Women’s fashion has long elicited controversy at every twist and turn of the trend, but no article of clothing has been celebrated and reviled quite like the traditional corset.
Today, popular opinion views the lace-up design as restrictive both literally and figuratively, with the rigid design coming to symbolize the social repression of the 18th to 19th century American woman.
Others have fetishized the garment as the ultimate in seduction wear. It’s not uncommon to see satin and bow-bedecked versions selling alongside massage oil and teddies (I’m not talking Paddington Bear) at adult lingerie stores.
So when "Victorian Secrets: What a Corset Taught Me about the Past, the Present and Myself" (Skyhorse Publishing: November 2013) landed on my desk, I was intrigued by the writer’s claim that wearing a corset was such a positive, body-loving—if not even feminist— move on her part.
At the beginning, author Sarah Chrisman is as dubious as anyone else about corsets. Having received one from her well-intentioned husband as a gift, she puts aside her initial reluctance to wear what she thinks is an uncomfortable and perhaps even subversive garment to give it just one polite try—and is shocked when she enjoys it.
Not only does she lose two sizes in the waist immediately upon lacing up, but an attractive hourglass takes form on her self-described fuller figure. The 30-something says she instantly feels more sensual and striking in the corset than she ever has in contemporary clothing, because, in her words, “I’m not fit like a 12-year-old boy.”
As we journey with the author on her adventure with Victorian wear, the well-researched Chrisman addresses what she says are safety myths surrounding corsetry from the get-go, like the storied broken ribs and moved organs she claims have no scientific basis. She also explains why the waist is the one area of the human body that’s so easily, and safely, moldable. (Try wearing a corset on your thighs. No matter how tightly one laces, sadly nothing gives.)

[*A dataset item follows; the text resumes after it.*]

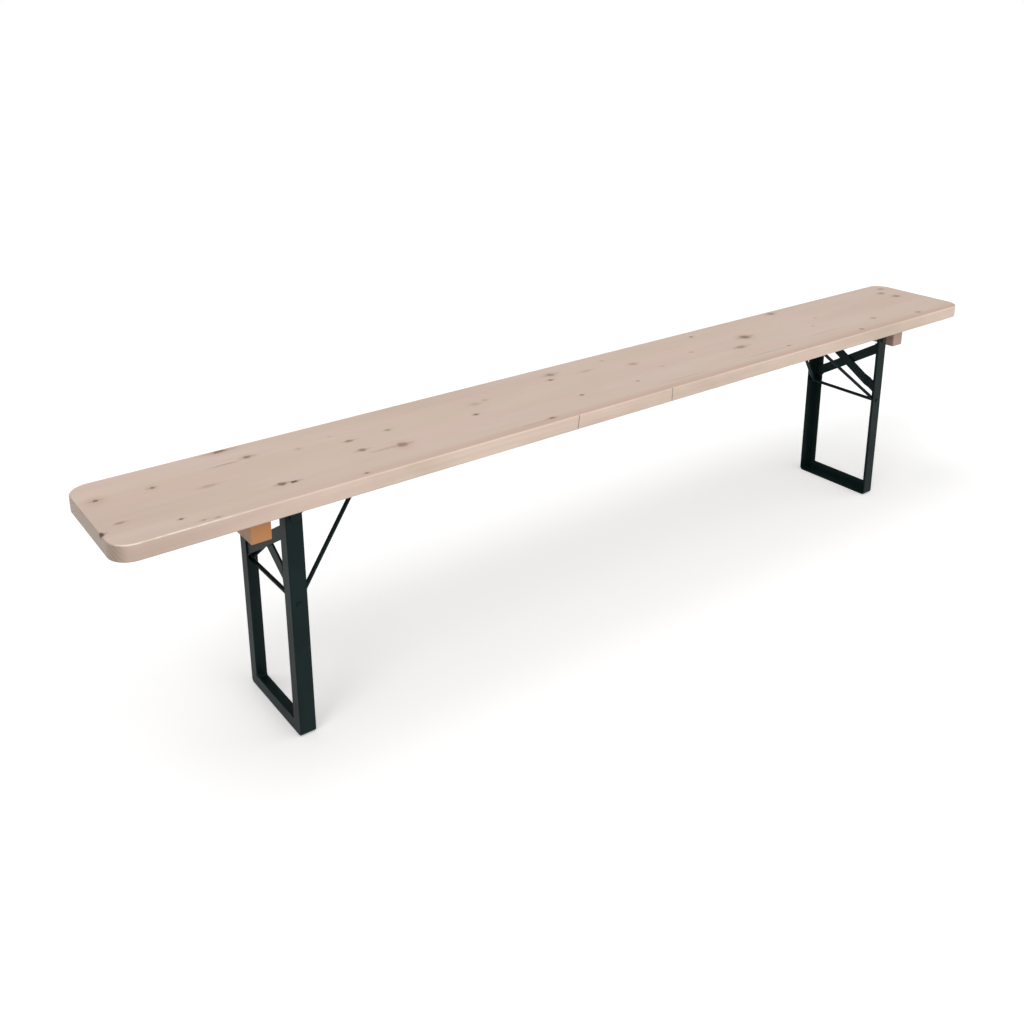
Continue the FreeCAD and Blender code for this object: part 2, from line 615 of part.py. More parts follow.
def make_brace_bow(end, sign):
    """The bent round bar between the axle and the catch, coped where it is welded on."""
    bow = new_body("brace_bow_" + end, outward(sign, FRAME_PLACE), "0", AXLE_HEIGHT)
    rise = f"asin({BRACE_RISE} / brace_length)"
    bow.Placement.Rotation = FreeCAD.Rotation(FreeCAD.Vector(0, -1, 0), 45)
    bind(bow, "Placement.Rotation.Angle", rise if sign < 0 else f"180 deg - {rise}")
    path = sketch_on(bow, "XY_Plane")
    draw_bow_path(path)
    section = draw(bow, "XZ_Plane", "0", None, [("brace_length", "0", "wire_radius")])
    doc.recompute()
    pipe = bow.newObject("PartDesign::AdditivePipe", bow.Label + "_pipe")
    pipe.Profile = section
    pipe.Spine = (path, ["Edge1", "Edge2", "Edge3"])
    doc.recompute()
    other_half = bow.newObject("PartDesign::Mirrored", bow.Label + "_mirrored")
    other_half.Originals = [pipe]
    mirror = next(item for item in bow.Origin.OriginFeatures if item.Role == "XZ_Plane")
    other_half.MirrorPlane = (mirror, [""])
    bow.Tip = other_half
    doc.recompute()
    cut(bow, "XZ_Plane", "0", f"2 * {LEG_OUTSIDE}", circles=[("0", "0", "wire_radius")])
    return bow


def make_catch_plate(end, sign):
    """The plate under the plank that carries the hook and the spring tongue."""
    catch = new_body("catch_plate_" + end, outward(sign, CATCH_PLACE), "0", PLATE_UNDER)
    middle = "(catch_thick / 2)"
    pad(catch, "XY_Plane", middle, "catch_thick", rectangle(
        outward(sign, "catch_outer"), "0 - catch_half_width",
        outward(-sign, "catch_inner"), "catch_half_width"))
    round_edges(catch, "catch_corner",
                lambda point: 0.1 < point.z < number_of("catch_thick") - 0.1)
    holes = [(outward(sign, span), depth, "screw_radius + screw_play")
             for span, depth in catch_screws()]
    holes.append((outward(-sign, "tongue_pivot"), "0", "tongue_rivet"))
    cut(catch, "XY_Plane", middle, "4 * catch_thick", circles=holes)
    return catch


def make_catch_hook(end, sign):
    """The strap that holds the bow's crosspiece, with its foot welded under the catch plate."""
    hook = new_body("catch_hook_" + end, outward(sign, CATCH_PLACE), "0", CROSSPIECE_HEIGHT)
    top = "(wire_radius + catch_gap)"
    inside = "(wire_radius + hook_gap)"
    outside = f"({inside} + hook_thick)"
    strap = rectangle(outward(sign, inside), "0 - hook_half_width",
                      outward(sign, outside), "hook_half_width")
    pad(hook, "XY_Plane", f"{top} / 2", top, strap)
    pad(hook, "XY_Plane", f"{top} - hook_thick / 2", "hook_thick", rectangle(
        outward(sign, inside), "0 - hook_half_width",
        outward(sign, f"{outside} + hook_foot"), "hook_half_width"))
    curl = hook.newObject("PartDesign::Revolution", hook.Label + "_curl")
    section = draw(hook, "XY_Plane", "0", strap, ())
    curl.Profile = section
    curl.ReferenceAxis = (section, ["V_Axis"])
    curl.Reversed = sign < 0
    bind(curl, "Angle", "hook_wrap")
    doc.recompute()
    round_edges(hook, "hook_root", lambda point: near(point.z, f"{top} - hook_thick")
                and near(sign * point.x, outside))
    round_edges(hook, "hook_root + hook_thick",
                lambda point: near(point.z, top) and near(sign * point.x, inside))
    return hook


def make_catch_tongue(end, sign):
    """The spring tongue, whose tip keeps the crosspiece from sliding out of its hook."""
    tongue = new_body("catch_tongue_" + end, outward(sign, TONGUE_PLACE), "0", PLATE_UNDER)
    tip = "(tongue_pivot - tongue_tip)"
    flat_end = f"({tip} - tongue_slope)"
    upper = "(0 - tongue_gap)"
    lower = "(0 - tongue_gap - tongue_thick)"
    pad(tongue, "XZ_Plane", "0", "2 * tongue_half_width", [
        (outward(-sign, "tongue_tail"), upper),
        (outward(sign, flat_end), upper),
        (outward(sign, tip), f"{upper} - tongue_dip"),
        (outward(sign, tip), f"{lower} - tongue_dip"),
        (outward(sign, flat_end), lower),
        (outward(-sign, "tongue_tail"), lower),
    ])
    round_edges(tongue, "tongue_corner", lambda point: near(abs(point.y), "tongue_half_width")
                and (near(sign * point.x, tip) or near(-sign * point.x, "tongue_tail")))
    cut(tongue, "XY_Plane", "0", "4 * tongue_thick",
        circles=[("0", "0", "tongue_rivet + tongue_gap")])
    return tongue


def make_tongue_rivet(end, sign):
    """The rivet that carries the spring tongue under its catch plate."""
    rivet = new_body("tongue_rivet_" + end, outward(sign, TONGUE_PLACE), "0", PLATE_UNDER)
    seat = "(tongue_thick + 2 * tongue_gap)"
    pad(rivet, "XY_Plane", f"(catch_thick - {seat}) / 2", f"catch_thick + {seat}",
        circles=[("0", "0", "tongue_rivet")])
    pad(rivet, "XY_Plane", f"0 - {seat} - tongue_rivet_rise / 2", "tongue_rivet_rise",
        circles=[("0", "0", "tongue_rivet_head")])
    crown = f"0 - {seat} - tongue_rivet_rise"
    round_edges(rivet, "tongue_rivet_rise * head_rounding", lambda point: near(point.z, crown))
    return rivet


def make_bench():
    """Every sub-part of the bench, each with its own label."""
    subparts = [make_plank()]
    for end, sign in ENDS:
        subparts.append(make_batten(end, sign))
        subparts.append(make_batten_screws(end, sign))
        for side, across in SIDES:
            subparts.append(make_bracket(end, sign, side, across))
        subparts.append(make_pan_screws("hinge_screws_" + end, "bracket_thick",
                                        pan_screws_of_brackets(sign)))
        subparts.append(make_pivot_rivets(end, sign))
        subparts.append(make_pivot_washers(end, sign))
        subparts.append(make_leg_hoop(end, sign))
        subparts.append(make_straight_bar(end, sign))
        subparts.append(make_joggled_bar(end, sign))
        subparts.append(make_brace_axle(end, sign))
        subparts.append(make_brace_bow(end, sign))
        subparts.append(make_catch_plate(end, sign))
        subparts.append(make_catch_hook(end, sign))
        subparts.append(make_pan_screws("catch_screws_" + end, "catch_thick",
                                        pan_screws_of_catch(sign)))
        subparts.append(make_catch_tongue(end, sign))
        subparts.append(make_tongue_rivet(end, sign))
    return subparts


def check_document():
    """Stop at the first object that could not be worked out."""
    for thing in doc.Objects:
        if {"Invalid", "Error"} & set(thing.State):
            raise RuntimeError(f"{thing.Label} has failed: {thing.State}")


def export(subparts):
    """Write each sub-part to its own file."""
    os.makedirs("parts", exist_ok=True)
    for subpart in subparts:
        shape = subpart.Shape
        if shape.isNull() or not shape.isValid():
            raise RuntimeError(f"{subpart.Label} has no valid shape")
        shape.exportStep(f"parts/{subpart.Label}.step")
        print(f"{subpart.Label}: {len(shape.Solids)} solid(s), {shape.Volume:.0f} mm3")


subparts = make_bench()
doc.recompute()
check_document()
export(subparts)
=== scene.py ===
"""Finishes, welds, screws and stage of the folding bench, laid out as a Blender add-on.

Metres, +Z up, X along the plank and the viewer on the -Y side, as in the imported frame.
"""

import math

import bpy
from bpy.props import FloatProperty, FloatVectorProperty, IntProperty, PointerProperty
from bpy.types import Operator, Panel, PropertyGroup
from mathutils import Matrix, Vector


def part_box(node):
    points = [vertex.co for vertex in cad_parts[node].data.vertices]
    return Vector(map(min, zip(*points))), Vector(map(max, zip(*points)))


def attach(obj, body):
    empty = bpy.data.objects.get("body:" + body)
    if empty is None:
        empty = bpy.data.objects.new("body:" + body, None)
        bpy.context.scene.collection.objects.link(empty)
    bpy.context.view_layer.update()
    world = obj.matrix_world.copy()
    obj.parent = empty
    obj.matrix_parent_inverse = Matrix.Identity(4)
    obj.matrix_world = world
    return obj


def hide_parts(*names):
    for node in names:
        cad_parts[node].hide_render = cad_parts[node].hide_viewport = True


bl_info = {
    "name": "Folding Bench",
    "version": (1, 0, 0),
    "blender": (4, 5, 0),
    "location": "3D View > Sidebar > Bench",
    "description": "Dresses the folding bench with wood, powder-coated steel, welds and screws",
    "category": "Object",
}

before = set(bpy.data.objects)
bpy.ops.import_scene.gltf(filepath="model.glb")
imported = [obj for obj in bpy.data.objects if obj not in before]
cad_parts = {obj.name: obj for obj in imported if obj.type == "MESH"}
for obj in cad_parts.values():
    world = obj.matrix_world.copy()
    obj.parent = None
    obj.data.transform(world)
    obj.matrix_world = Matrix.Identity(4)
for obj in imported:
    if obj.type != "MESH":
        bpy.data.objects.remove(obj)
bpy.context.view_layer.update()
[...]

On the plus side, Chrisman finds the supportive corset back straightens her posture like a board; in fact, current orthopedic garments for back pain look strikingly identical in shape. She says that breasts are supported from below to hold the bosom up and shoulders back in the “proud” posture that was so valued by the Victorian era—a far cry, she adds, from today’s uncomfortable bras that slump shoulders down and pull the body forward, often leaving painful grooves on the tops of shoulders and leading some of us to celebrate a “braless day” as its own luxurious entity.